Castello MonticelliDay 4: Wednesday, 21.03.18

It was now time to develop concrete product ideas with the goal of making the resort more profitable. To do this we used parts of the “Design-Thinking-Approach”. Here, in a creative environment, you develop new ideas that are convincing from the user’s point of view. The strategy has six steps: understand, observe, brainstorm, refine, execute and learn.  Proposed concepts are reviewed and developed in several rounds.

To start, we divided into groups of two, selected appropriate target groups and developed our concepts based on them. After a few creative rounds, we presented our ideas to each other to decide which three of the six concepts we would later present to the hotel team. In the next step, we used the help of Lego-Serious-Play to illustrate our ideas graphically.
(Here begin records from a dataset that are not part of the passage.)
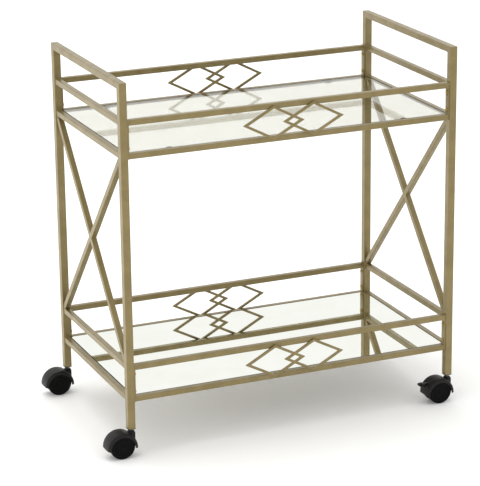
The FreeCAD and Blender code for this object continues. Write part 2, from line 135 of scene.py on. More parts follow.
@dataclass(frozen=True)
class Finish:
    """A real finish, built as a material that drifts in tone and gloss and has a fine relief.

    Attributes:
        name: What the material is and how its surface was made.
        colour: sRGB colour of most of the surface.
        drift: sRGB colour that it drifts towards in soft patches.
        patch_mm: Size of those patches.
        roughness: Lowest and highest roughness over the patches.
        metallic: Share of metal in the surface.
        grain_mm: Size of the relief's grain.
        relief_mm: Height of the relief.
        stretch: How far the grain is drawn out along X, Y and Z.
        shader: Further values set on the shader's own sockets.
    """

    name: str
    colour: str
    drift: str
    patch_mm: float
    roughness: tuple[float, float]
    metallic: float = 0.0
    grain_mm: float = 1.0
    relief_mm: float = 0.0
    stretch: tuple[float, float, float] = (1.0, 1.0, 1.0)
    shader: dict = field(default_factory=dict)

    def grain(self, tree: NodeTree, place: NodeSocket) -> NodeSocket:
        """Height of the relief: plain soft noise."""
        inputs = {"Vector": place, "Scale": 1 / (self.grain_mm * MM), "Detail": 2.0}
        return add(tree, "ShaderNodeTexNoise", inputs).outputs[0]

    def tone(self, tree: NodeTree, patch: NodeSocket) -> NodeSocket:
        """Colour of the surface, which drifts with the patches.

        Args:
            tree: The material's tree.
            patch: Height of the patches' noise.

        Returns:
            The colour.
        """
        low, high = TONE_SPAN
        share = add(tree, "ShaderNodeMapRange", {"Value": patch, "From Min": low, "From Max": high})
        first, second = 6, 7    # the Mix node's colour sockets have the names of its others
        inputs = {0: share.outputs[0], first: linear(self.colour), second: linear(self.drift)}
        return add(tree, "ShaderNodeMix", inputs, data_type="RGBA").outputs[2]

    def gloss(self, tree: NodeTree, patch: NodeSocket) -> NodeSocket:
        """Roughness of the surface, which drifts with the patches.

        Args:
            tree: The material's tree.
            patch: Height of the patches' noise.

        Returns:
            The roughness.
        """
        low, high = GLOSS_SPAN
        least, most = self.roughness
        span = {"From Min": low, "From Max": high, "To Min": least, "To Max": most}
        return add(tree, "ShaderNodeMapRange", {"Value": patch, **span}).outputs[0]

    def build(self) -> Material:
        """Build the material.

        Returns:
            The material.
        """
        material = bpy.data.materials.new(self.name)
        material.use_nodes = True
        tree = material.node_tree
        tree.nodes.clear()
        centre = sum(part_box("glass_shelf"), Vector()) / 2
        where = add(tree, "ShaderNodeTexCoord").outputs["Object"]
        scale = Vector(1 / s for s in self.stretch)
        shift = {"Vector": where, "Location": -centre * scale, "Scale": scale}
        place = add(tree, "ShaderNodeMapping", shift).outputs[0]
        patch = add(
            tree,
            "ShaderNodeTexNoise",
            {"Vector": place, "Scale": 1 / (self.patch_mm * MM), "Detail": 3.0, "Roughness": 0.55},
        ).outputs[0]
        values = {
            "Base Color": self.tone(tree, patch),
            "Roughness": self.gloss(tree, patch),
            "Metallic": self.metallic,
            **self.shader,
        }
        if self.relief_mm:
            height = self.grain(tree, place)
            relief = {"Height": height, "Distance": self.relief_mm * MM, "Strength": 1.0}
            values["Normal"] = add(tree, "ShaderNodeBump", relief).outputs[0]
        shader = add(tree, "ShaderNodeBsdfPrincipled", values)
        add(tree, "ShaderNodeOutputMaterial", {"Surface": shader.outputs[0]})
        return material


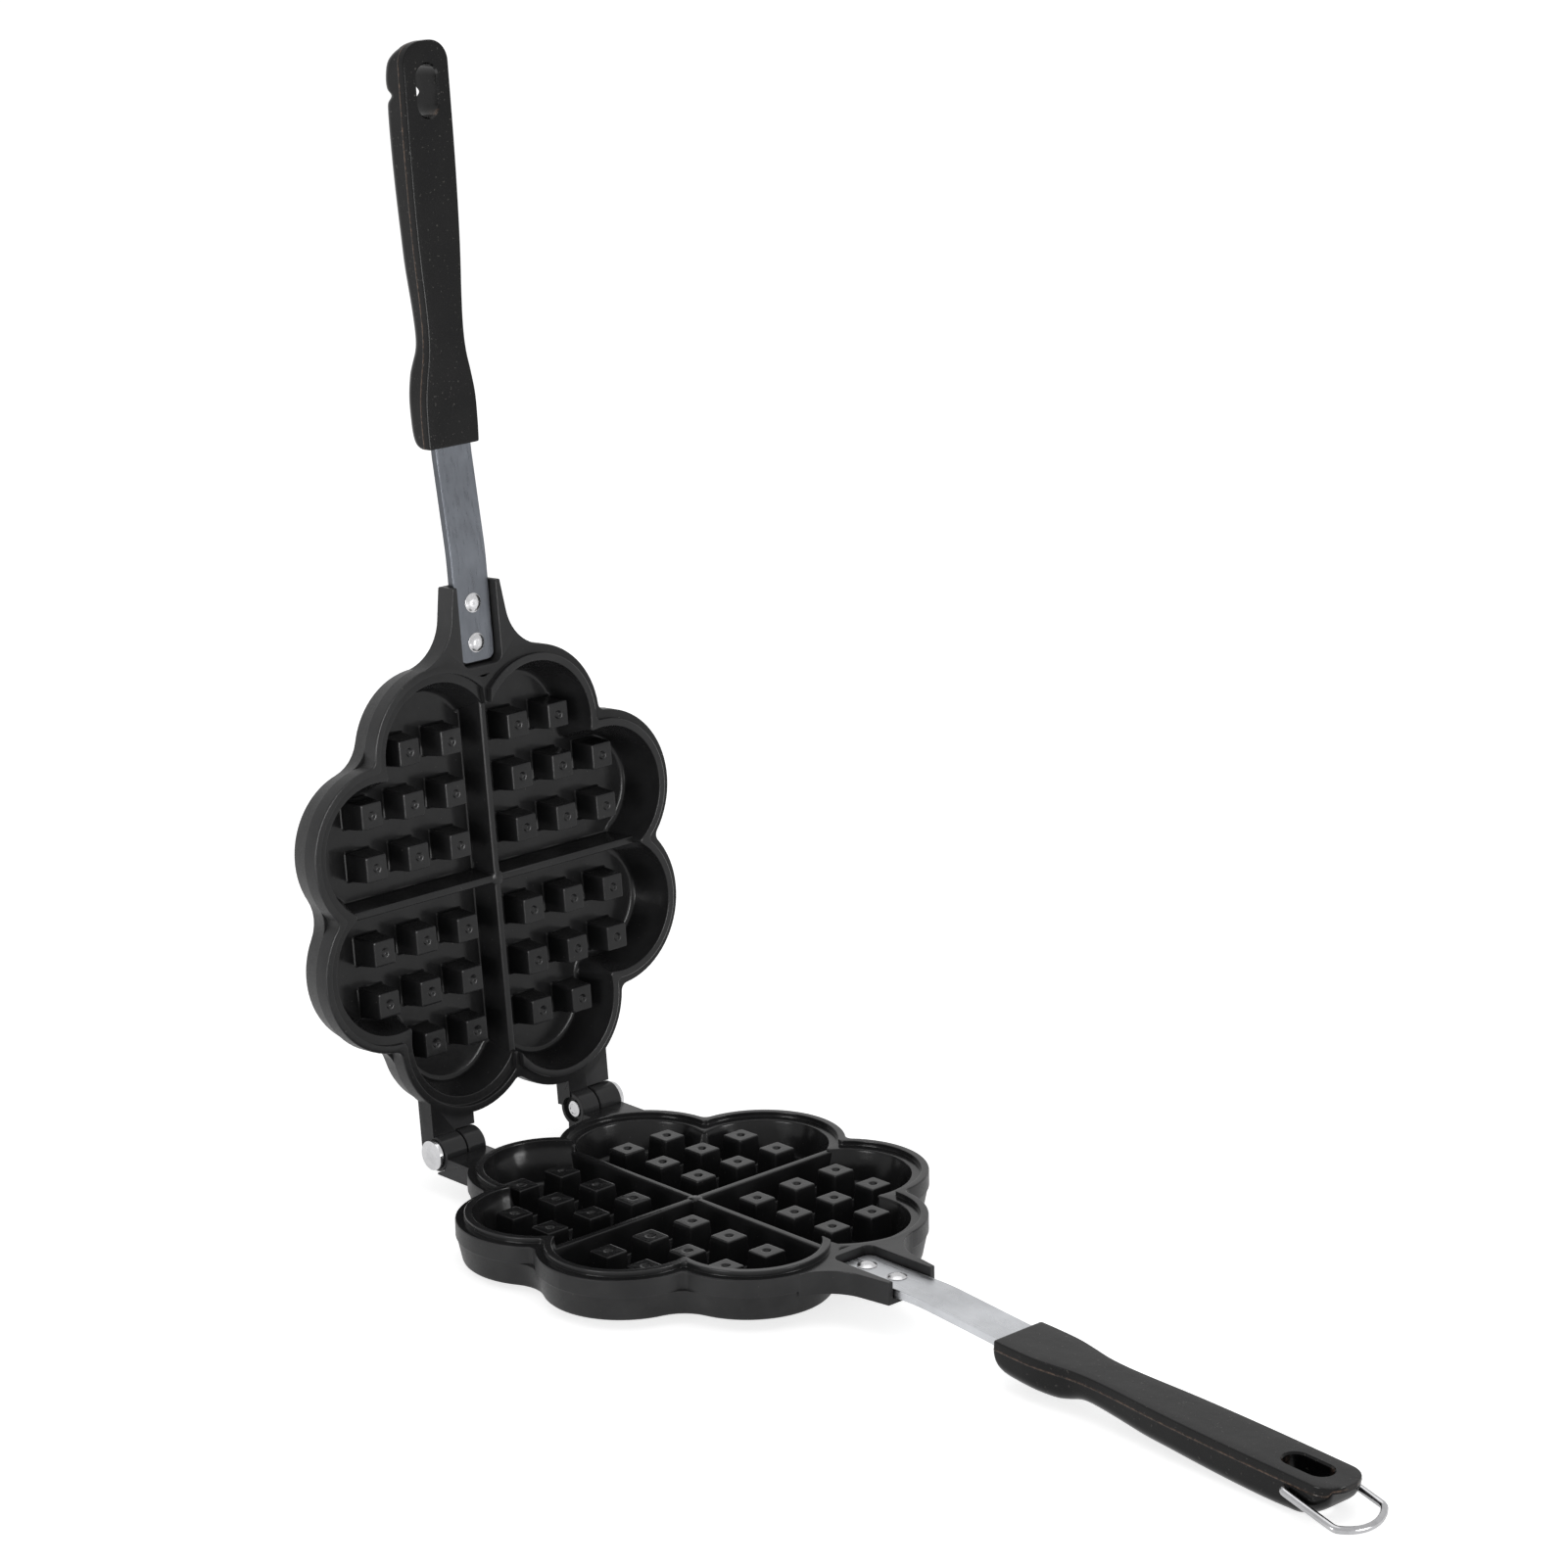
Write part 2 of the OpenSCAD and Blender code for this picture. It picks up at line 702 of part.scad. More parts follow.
// Lower grip, with the two blind holes that hold the wire
module lower_grip() {
    color(bakelite)
        difference() {
            grip(bend_low, slope_low, tip_low);
            for (side = [-1, 1])
                translate([wire_x, side * 10.1, wire_z])
                    rotate([side * 90, 0, 0])
                        translate([0, 0, -1])
                            cylinder(h = pivot_d + 1, r = wire_r + pivot_play);
        }
}

// Upper grip
module upper_grip() {
    color(bakelite)
        lid_place()
            grip(bend_up, slope_up, tip_up);
}

// Latch wire: two ends turned into the grip, two legs and a bowed end
module latch_wire() {
    bow_x = wire_reach - bow_r;
    corner_y = leg_y - corner_r;
    corner_x = bow_x + sqrt(pow(bow_r - corner_r, 2) - pow(corner_y, 2));
    turn = atan2(corner_y, corner_x - bow_x);
    end_y = 10.1 - pivot_d + 0.3;
    color(bright)
        translate([wire_x, 0, wire_z])
            rotate([0, wire_hang, 0]) {
                translate([bow_x, 0, 0])
                    rotate([0, 0, -turn])
                        rotate_extrude(angle = 2 * turn)
                            translate([bow_r, 0])
                                circle(r = wire_r);
                for (side = [-1, 1])
                    scale([1, side, 1]) {
                        for (joint = [[bow_x + bow_r * cos(turn), bow_r * sin(turn)],
                                      [corner_x, leg_y], [elbow_r, leg_y],
                                      [0, leg_y - elbow_r]])
                            translate([joint[0], joint[1], 0])
                                sphere(r = wire_r + 0.02);
                        translate([corner_x, corner_y, 0])
                            rotate([0, 0, turn])
                                rotate_extrude(angle = 90 - turn)
                                    translate([corner_r, 0])
                                        circle(r = wire_r);
                        translate([elbow_r, leg_y, 0])
                            rotate([0, 90, 0])
                                cylinder(h = corner_x - elbow_r, r = wire_r);
                        translate([elbow_r, leg_y - elbow_r, 0])
                            rotate([0, 0, 90])
                                rotate_extrude(angle = 90)
                                    translate([elbow_r, 0])
                                        circle(r = wire_r);
                        translate([0, end_y, 0])
                            rotate([-90, 0, 0])
                                cylinder(h = leg_y - elbow_r - end_y, r = wire_r);
                    }
            }
}

lower_pan();
upper_pan();
hinge_pin_near();
hinge_pin_far();
lower_strap();
upper_strap();
lower_rivet_inner();
lower_rivet_outer();
upper_rivet_inner();
upper_rivet_outer();
lower_grip();
upper_grip();
latch_wire();
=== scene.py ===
# %% [markdown]
# # A double-sided stove-top waffle iron
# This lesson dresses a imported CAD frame. The frame gives every sub-part its place and its size, and the
# joints say how the lid and the latch wire turn. Each piece below is a finer mesh that stands for one CAD
# node. It is drawn in millimetres, in the coordinates of one half of the iron, and becomes metres when its
# mesh is made. The scene is emptied first, so that nothing stands in it but what the lesson makes.

import json
import math

import bmesh
import bpy
import numpy as np
from mathutils import Matrix, Vector

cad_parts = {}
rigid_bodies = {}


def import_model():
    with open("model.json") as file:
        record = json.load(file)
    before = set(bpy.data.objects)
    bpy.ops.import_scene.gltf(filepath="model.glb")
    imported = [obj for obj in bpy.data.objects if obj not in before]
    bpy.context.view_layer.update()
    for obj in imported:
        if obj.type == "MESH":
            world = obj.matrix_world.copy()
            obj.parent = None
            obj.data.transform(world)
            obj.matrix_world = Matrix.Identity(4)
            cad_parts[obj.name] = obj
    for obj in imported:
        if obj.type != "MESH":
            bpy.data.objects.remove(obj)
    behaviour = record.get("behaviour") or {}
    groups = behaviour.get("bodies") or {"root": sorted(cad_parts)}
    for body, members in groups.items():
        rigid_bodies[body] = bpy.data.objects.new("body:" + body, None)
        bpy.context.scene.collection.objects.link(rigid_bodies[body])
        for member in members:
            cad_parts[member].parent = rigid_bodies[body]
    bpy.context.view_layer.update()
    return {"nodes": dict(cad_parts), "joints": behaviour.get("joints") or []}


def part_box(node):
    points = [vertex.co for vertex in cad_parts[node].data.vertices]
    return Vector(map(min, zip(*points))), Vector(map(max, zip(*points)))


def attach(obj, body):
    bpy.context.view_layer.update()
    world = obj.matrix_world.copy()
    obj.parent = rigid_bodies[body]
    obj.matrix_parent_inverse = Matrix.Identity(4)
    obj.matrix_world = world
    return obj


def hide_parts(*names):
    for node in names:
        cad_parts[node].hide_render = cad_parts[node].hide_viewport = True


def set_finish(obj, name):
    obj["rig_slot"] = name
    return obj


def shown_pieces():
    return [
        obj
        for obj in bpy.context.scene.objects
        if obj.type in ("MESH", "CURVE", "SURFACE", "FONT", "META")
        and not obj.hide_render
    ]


for leftover in list(bpy.data.objects):
    bpy.data.objects.remove(leftover)
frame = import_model()
MM = 0.001
joints = {joint["name"]: joint for joint in frame["joints"]}
print("CAD nodes:", sorted(frame["nodes"]))

# %% [markdown]
# ## One casting, used twice
# The foundry pours both halves in the same mould. The lid is that casting turned over about the handle's
# axis and swung open about the hinge, so one matrix places everything that belongs to the lid. Its numbers
# come from the hinge joint of the frame.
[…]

You visualise your idea or situation with Lego blocks. This creative technique often gives you new perspectives for assessing a situation. Then came the round of criticism, in which ideas were further examined by critical questioning from the other groups. The concepts were then revised and finalised for the presentation.

We selected the following ideas:

  • Travel group concept: suited for reunion with family or friends, target group from all over Europe with a focus on cultural travel and spending free-time together
  • Slow tourism concept: target group is connoisseurs who want to have an authentic experience of Umbria
  • Children’s farm at Castello: target group is families with small children

We presented our concepts to Giuseppe, Ellen and the rest of the team at Castello. All our ideas were well accepted and we were invited to come back to control their implementation and progress. Of course, we won’t miss out on that opportunity!

Our last evening was at a rustic organic restaurant. Everything we ate was from the restaurant’s own gardens and production. It was the perfect end to a beautiful and educational excursion.

Umbria, we will be back!

 

Denica is 23 years old. She has been studying tourism management at IUBH Dual Studies in Erfurt since 2014. In her free time she likes to travel or cook at home with a cosy circle of friends.